Depuis, un nouvel élément vient d’être révélé le 1er juillet dernier à l’issue d’une enquête menée par Médiapart, 20 Minutes et France Inter : un rapport daté de mai 2008 affirme que la remise fiscale faite à la Société Générale n’allait pas de soi et que le fisc aurait dû mener une enquête complémentaire. Pourtant, ce rapport a mystérieusement disparu. Pour cause : il a été broyé, comme le révèle Médiapart. Quels intérêts ont pu mener à sa disparition alors qu’il apparaît aujourd’hui comme une pièce accablant la banque ?
Depuis juin 2013, j’alerte. Quoi que ma prise de position ait à l’époque soulevé une certaine incompréhension, j’affirmais que Jérôme Kerviel était innocent et que l’acharnement de la banque à le faire condamner reposait dans une large mesure sur l’acquisition de cette ristourne fiscale. J’écrivais : « Pourquoi ce dédommagement a–t-il été versé alors que le défaut de surveillance de la banque sur son employé est attesté par l’organisme professionnel bancaire qui en est chargé, ce qui interdisait tout dédommagement de la part de l’Etat ? ».

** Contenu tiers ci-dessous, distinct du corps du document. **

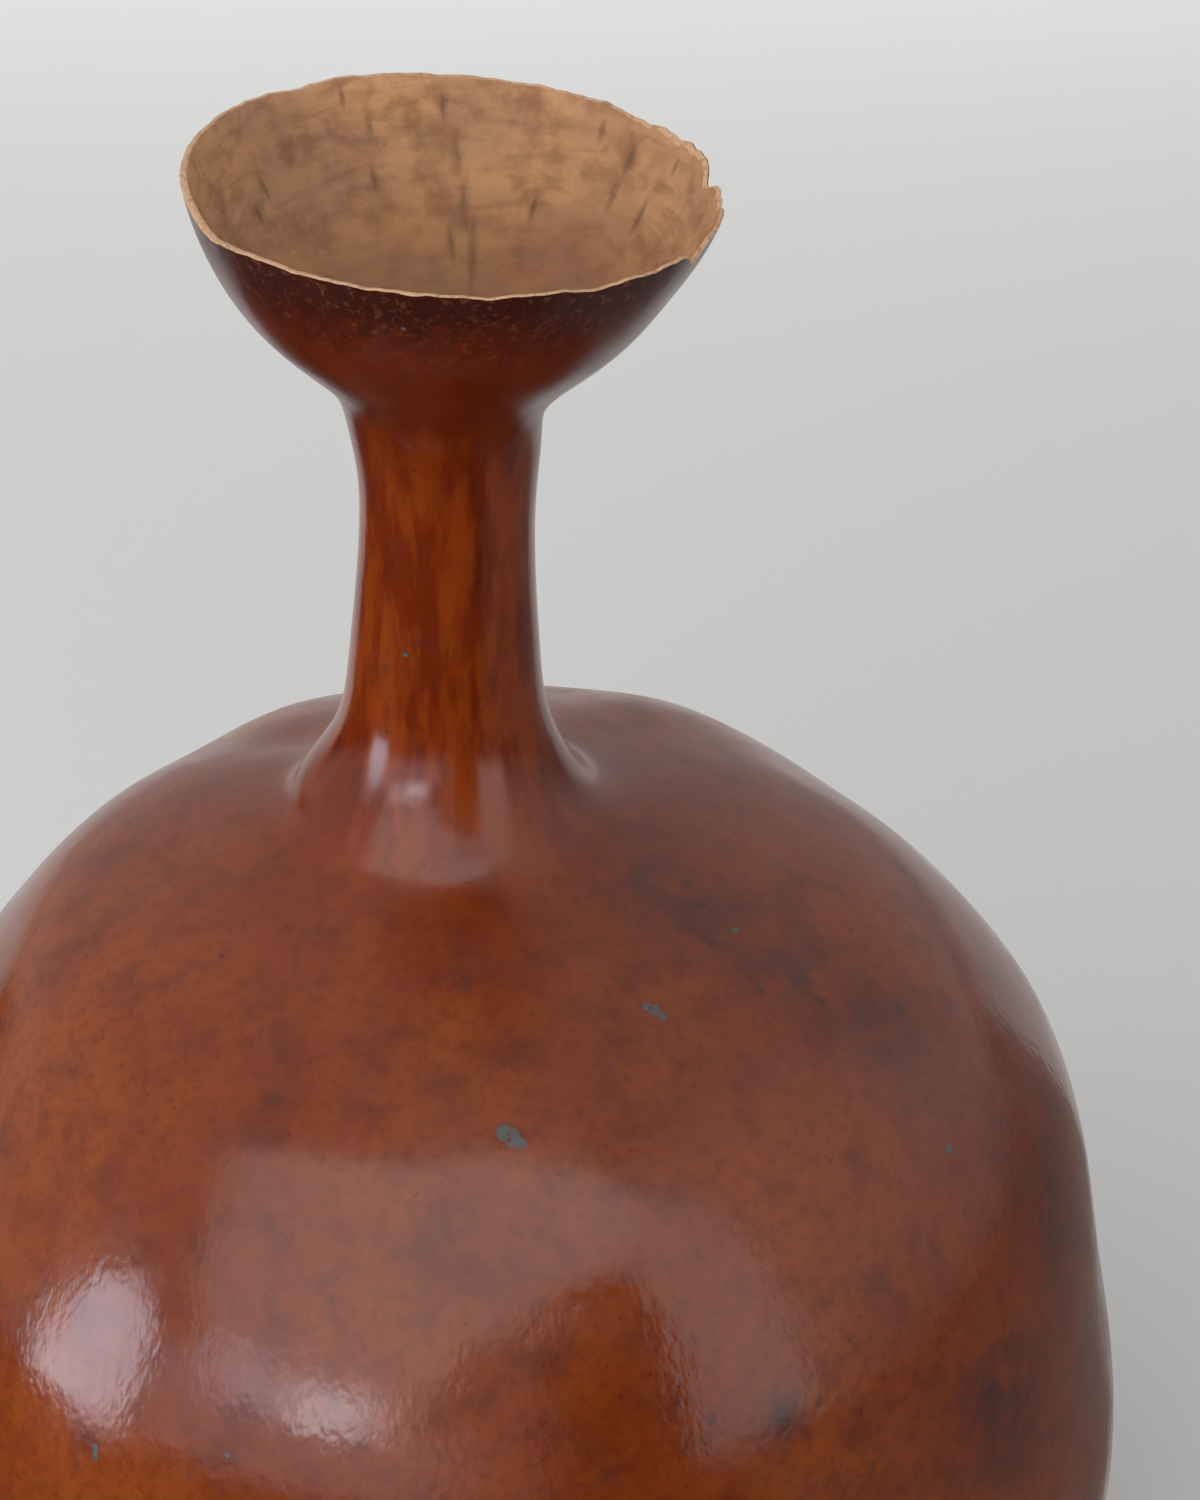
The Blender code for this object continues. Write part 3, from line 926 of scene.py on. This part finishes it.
@dataclass
class GourdShell:
    """The gourd as one closed shell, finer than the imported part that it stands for.

    One loop of rows runs from the middle of the belly's floor up the inside, across the cut
    and down the skin to the scar under the foot, and the columns turn it round the axis.
    """

    growth: Growth = Growth()
    rim: WornRim = WornRim()
    skin: PolishedSkin = PolishedSkin()
    edge: SawnEdge = SawnEdge()
    flesh: DryFlesh = DryFlesh()
    columns: int = 384
    skin_rows: int = 142
    flesh_rows: int = 84
    row_length: float = 0.010
    row_turn_deg: float = 5.0
    rim_reach: float = 0.045
    foot_radius: float = 0.050
    scar_radius: float = 0.022
    scar_depth: float = 0.0025
    scar_bowl: float = 1.3
    foot_rows: int = 12
    wall_at_rim: float = 0.0021
    wall_in_neck: float = 0.0036
    wall_in_belly: float = 0.0056
    wall_above_rim: float = 0.010
    cup_wall_drop: float = 0.080
    shoulder_wall_drop: float = 0.120
    edge_drop: float = 0.005
    curve_samples: int = 6000
    cut_steps: tuple[float, ...] = (0.16, 0.38, 0.62, 0.84)
    cut_round: float = 0.00022
    relief_mm: tuple[tuple[float, float], ...] = ((46.0, 0.50), (17.0, 0.07))
    relief_from: tuple[float, float] = (0.0, 0.060)
    relief_until: tuple[float, float] = (0.320, 0.160)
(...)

François Hollande lui-même, à l’époque premier secrétaire du PS, affirmait en 2010 : « On apprend que finalement la Société Générale va se faire rembourser. Comment admettre que lorsqu’une banque fait une erreur, ce soit le contribuable qui paye ? ». Il est aujourd’hui président de la République. Pourquoi ne demande-t-il pas au ministre des Finances, Michel Sapin, de lancer une enquête de l’administration fiscale ? Oui ou non, la Société Générale a-t-elle indûment touché 2,2 milliards d’euros de ristourne fiscale, c’est à dire d’argent public ? Oui ou non, ce sont nos impôts qui ont couvert les pertes de la banque et ses erreurs de gestion ? C’est ce qu’il faut savoir. Et, le cas échéant, récupérer notre argent.